Will digital advertising wade through COVID-19 crisis?

As per industry sources, the digital advertising industry may have to settle for a 15-20% growth this year as compared to the 27-30% that was predicted before the Coronavirus crisis broke out

e4m by Shikha Paliwal
Published: Mar 25, 2020 8:34 AM  | 5 min read
Digital Advertising

The coronavirus outbreak has hit all sectors globally with the advertising industry too beginning to feel the pressure. However, the digital arm of advertising may have walked away a little less bruised compared to its traditional counterparts.

According to industry experts, digital will feel the pinch of tightening of purse strings but it will be in a better position compared to other mediums as digital advertising platforms have so far been spared the wrath of COVID-19. Given the severity of the financial impact that is expected to hit India Inc, marketing budget cuts are already in place. There is a freeze on campaigns given shooting of ads has been put on hold.

Sources say the digital advertising industry may have to settle for a 15-20 per cent growth this year as compared to the 27-30 per cent that was being forecast before this crisis broke out.  

In order to give a better perspective of the impact of the coronavirus crisis on the overall industry, Ashish Bhasin, CEO, APAC and Chairman, India - Dentsu Aegis Network, said the impact will be ‘significant’ and a lot of it will be ‘irrecoverable’. “Some of it has already happened. The impact will hit certain sectors of the business much more. For example, events businesses will be hit more, parts of Out Of Home will be hit because the cities are in a lockdown.
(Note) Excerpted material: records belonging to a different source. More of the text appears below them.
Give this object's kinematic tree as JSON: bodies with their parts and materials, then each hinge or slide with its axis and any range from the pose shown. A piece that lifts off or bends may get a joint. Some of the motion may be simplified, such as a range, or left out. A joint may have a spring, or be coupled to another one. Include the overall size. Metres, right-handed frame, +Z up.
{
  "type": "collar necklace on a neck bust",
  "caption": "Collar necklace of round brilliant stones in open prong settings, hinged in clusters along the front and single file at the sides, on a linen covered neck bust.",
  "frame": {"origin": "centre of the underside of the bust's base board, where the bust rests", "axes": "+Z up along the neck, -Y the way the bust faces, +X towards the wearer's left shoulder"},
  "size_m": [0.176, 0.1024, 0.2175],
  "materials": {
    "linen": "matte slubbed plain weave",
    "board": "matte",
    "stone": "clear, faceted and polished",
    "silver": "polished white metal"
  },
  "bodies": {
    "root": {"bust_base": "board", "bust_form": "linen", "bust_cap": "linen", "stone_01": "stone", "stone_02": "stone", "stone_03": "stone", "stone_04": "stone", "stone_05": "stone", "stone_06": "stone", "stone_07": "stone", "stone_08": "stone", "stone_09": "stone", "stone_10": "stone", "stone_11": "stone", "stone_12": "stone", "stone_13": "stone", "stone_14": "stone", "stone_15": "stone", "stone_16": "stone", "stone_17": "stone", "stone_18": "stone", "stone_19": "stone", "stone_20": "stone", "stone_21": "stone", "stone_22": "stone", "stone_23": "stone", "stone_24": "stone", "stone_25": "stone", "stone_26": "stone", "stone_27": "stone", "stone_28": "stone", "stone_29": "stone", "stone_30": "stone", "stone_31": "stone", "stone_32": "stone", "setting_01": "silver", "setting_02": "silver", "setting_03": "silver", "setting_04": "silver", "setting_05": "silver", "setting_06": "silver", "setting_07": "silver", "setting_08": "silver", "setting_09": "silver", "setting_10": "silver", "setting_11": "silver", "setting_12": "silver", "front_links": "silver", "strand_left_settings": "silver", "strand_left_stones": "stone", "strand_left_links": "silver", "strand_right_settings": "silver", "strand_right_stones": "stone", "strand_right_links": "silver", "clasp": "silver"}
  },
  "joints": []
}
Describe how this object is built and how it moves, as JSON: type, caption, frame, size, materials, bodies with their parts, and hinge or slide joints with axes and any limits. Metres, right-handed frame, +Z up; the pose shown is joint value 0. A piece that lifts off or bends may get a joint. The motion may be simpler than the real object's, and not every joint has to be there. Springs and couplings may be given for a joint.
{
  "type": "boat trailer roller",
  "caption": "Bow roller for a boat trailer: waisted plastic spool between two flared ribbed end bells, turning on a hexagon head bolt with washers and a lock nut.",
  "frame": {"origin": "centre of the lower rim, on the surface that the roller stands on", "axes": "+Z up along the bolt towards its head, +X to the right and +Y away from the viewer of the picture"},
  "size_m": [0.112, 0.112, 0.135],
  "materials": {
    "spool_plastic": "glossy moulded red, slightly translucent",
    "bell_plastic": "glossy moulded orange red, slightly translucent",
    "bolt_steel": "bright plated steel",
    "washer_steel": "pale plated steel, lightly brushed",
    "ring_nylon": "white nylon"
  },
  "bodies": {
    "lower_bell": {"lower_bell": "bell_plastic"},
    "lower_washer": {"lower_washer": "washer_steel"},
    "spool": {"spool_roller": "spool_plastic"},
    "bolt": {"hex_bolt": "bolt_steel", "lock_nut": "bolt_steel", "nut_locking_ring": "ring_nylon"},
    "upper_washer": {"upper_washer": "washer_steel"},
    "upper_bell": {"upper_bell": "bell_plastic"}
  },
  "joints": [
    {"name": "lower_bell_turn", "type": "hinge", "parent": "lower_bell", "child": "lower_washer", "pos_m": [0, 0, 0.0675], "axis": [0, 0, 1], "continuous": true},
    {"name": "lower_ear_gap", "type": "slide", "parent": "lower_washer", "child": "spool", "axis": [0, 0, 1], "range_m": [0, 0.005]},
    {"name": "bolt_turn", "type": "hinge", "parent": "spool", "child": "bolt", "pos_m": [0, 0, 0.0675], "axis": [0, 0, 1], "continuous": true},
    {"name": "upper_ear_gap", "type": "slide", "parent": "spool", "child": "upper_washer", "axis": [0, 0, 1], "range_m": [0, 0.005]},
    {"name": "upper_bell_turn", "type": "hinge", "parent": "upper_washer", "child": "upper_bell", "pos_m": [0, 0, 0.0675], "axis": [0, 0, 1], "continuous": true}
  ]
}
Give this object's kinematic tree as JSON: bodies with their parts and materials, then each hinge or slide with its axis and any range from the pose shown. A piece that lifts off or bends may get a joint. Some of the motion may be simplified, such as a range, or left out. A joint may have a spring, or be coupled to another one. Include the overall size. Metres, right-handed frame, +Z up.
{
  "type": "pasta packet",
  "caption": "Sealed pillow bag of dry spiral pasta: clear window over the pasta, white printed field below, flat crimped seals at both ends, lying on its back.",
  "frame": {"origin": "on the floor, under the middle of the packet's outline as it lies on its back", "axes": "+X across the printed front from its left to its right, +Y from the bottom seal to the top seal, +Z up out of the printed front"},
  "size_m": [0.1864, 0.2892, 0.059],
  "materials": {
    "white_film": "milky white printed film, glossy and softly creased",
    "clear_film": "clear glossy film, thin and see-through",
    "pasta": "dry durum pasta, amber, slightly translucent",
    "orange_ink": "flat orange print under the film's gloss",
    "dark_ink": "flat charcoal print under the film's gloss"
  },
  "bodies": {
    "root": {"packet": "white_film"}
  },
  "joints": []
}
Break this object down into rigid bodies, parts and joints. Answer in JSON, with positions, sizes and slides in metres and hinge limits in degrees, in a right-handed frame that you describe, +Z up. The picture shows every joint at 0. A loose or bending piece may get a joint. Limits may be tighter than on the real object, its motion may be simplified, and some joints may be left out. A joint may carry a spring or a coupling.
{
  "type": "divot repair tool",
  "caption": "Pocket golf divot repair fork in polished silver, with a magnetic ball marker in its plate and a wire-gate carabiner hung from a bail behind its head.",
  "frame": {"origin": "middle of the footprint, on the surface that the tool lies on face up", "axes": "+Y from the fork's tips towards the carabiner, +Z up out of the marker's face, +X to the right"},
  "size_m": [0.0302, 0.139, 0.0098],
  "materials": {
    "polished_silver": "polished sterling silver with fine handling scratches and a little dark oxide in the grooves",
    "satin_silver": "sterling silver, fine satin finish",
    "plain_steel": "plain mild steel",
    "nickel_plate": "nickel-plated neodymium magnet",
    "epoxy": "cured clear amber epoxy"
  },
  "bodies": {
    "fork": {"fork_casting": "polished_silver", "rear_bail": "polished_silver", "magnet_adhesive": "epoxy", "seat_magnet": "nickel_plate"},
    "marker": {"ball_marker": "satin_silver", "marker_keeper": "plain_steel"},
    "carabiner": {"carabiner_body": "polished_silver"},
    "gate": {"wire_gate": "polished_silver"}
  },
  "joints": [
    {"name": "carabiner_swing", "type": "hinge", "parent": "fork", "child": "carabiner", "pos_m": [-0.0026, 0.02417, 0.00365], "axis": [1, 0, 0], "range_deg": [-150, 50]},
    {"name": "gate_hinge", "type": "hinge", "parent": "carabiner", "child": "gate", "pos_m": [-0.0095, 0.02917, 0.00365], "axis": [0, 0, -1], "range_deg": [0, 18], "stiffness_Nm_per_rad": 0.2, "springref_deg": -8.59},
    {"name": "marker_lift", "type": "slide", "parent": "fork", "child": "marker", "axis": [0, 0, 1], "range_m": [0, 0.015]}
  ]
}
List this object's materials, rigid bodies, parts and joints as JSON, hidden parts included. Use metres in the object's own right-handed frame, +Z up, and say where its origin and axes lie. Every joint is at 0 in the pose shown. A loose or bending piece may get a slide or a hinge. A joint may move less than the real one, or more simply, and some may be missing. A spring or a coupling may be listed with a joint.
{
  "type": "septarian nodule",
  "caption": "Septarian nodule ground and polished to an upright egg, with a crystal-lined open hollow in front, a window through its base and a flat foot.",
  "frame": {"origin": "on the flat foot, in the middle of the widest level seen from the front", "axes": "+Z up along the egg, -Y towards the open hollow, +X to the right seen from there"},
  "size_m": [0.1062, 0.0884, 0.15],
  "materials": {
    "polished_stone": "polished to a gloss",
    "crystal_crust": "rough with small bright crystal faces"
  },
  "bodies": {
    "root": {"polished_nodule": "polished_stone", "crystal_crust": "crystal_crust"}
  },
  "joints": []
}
But in general, every aspect of advertising will be affected, simply because at times like these consumption goes down, clients become cautious. They like to conserve cash. We are already seeing a significant impact of that this month itself. Fortunately, so far, things haven't been that bad in India, that doesn't mean that we are out of the woods. But the worse it gets, the bigger will the impact be.”

With consumers now restricted to the safe confines of their homes, the obvious inference being derived is that a spike in online activity – OTT, gaming, social media and e-commerce – will benefit digital advertising. While this has ensured that the digital medium faces less of a brunt, companies are still sparingly investing in new campaigns.

Elaborating on this was Vishal Chinchankar, Chief Digital Officer, Madison: "Early indications are that overall ad spending could take a hit, at least temporarily. While consumers may be staying home, watching OTT content and tuning in to news and movie channels, GECs may feel a greater impact due to repeat programming. While the demand across traditional and digital ad spends are muted, the overall pricing across mediums has been status quo. We anticipate a drop on biddable platforms with increased supply. However, this could be a temporary phenomenon."

Sharing further insights on how digital will be able to scrape through, Bhasin said, “I think digital advertising will be less impacted because particularly when the revival starts, the clients will want quick sales and more of performance media. But I think it will not be wise to expect that there will be any medium which will be totally unaffected.”

The uncertainty around the Indian Premier League, India’s biggest advertising blitz, has further dampened the sentiments of the industry. According to media reports, the target for Star India was approximately Rs 3,000 crore in terms of advertising sales. Their digital platform Hotstar alone was expected to bring in around Rs 600-700 crore. Marketing budgets are especially set aside and pre-planned for this event. For now, the dates for IPL have been postponed to April but if cancelled altogether, it would spell further trouble for the industry.

Talking in terms of numbers for the overall industry, Bhasin further said that the industry could be staring at single-digit growth this year. “A revival before the first half of the calendar year is the optimistic scenario but we can now expect a revival only the third quarter onwards. While most agencies were forecasting a 12% kind of growth for the advertising market this year, I will be surprised if we end the year with a growth that is more than low single digits.”

According to Shamsuddin Jasani, Group MD, Isobar South Asia, “One of the major spenders for us are mobile handset manufacturers like Apple and they have delayed the launch of their products because of the coronavirus crisis. So it's already impacting us in terms of spends. If IPL, for example, gets postponed or doesn't take place this year at all, it’s going to turn into a major problem. There's a lot riding on the league even for digital.”

On a more optimistic note, Jasani said they will be able to wade through the crisis. Although the revival is expected to take at least 2 to 3 months after the crisis is over, Jasani advises that agencies should keep working with clients in helping them invest in creating, building and perfecting their assets for digital.

Most digital agencies agree that these are uncertain times for brands and hence speculation on whether ad spends would move to digital will be futile, says Sanjay Mehta, Joint CEO of Mirum India. “It is a very dynamic scenario and any guess on where the advertising spends will go is speculative. Once the problem is behind us, and we return to relative normalcy, it will be time to assess the impact and the likely changes will project in the digital media spends.”

Agrees Samarjeet Reen, Chief Strategy Officer at Update Geotarget, “An honest assessment is that the demand story and business impact in the present COVID-19 environment will impact all forms of advertising in the near term. Critical decisions will be deferred and strategic investments will be reassessed till the impact and scale of the slowdown is understood in the weeks and months to come.”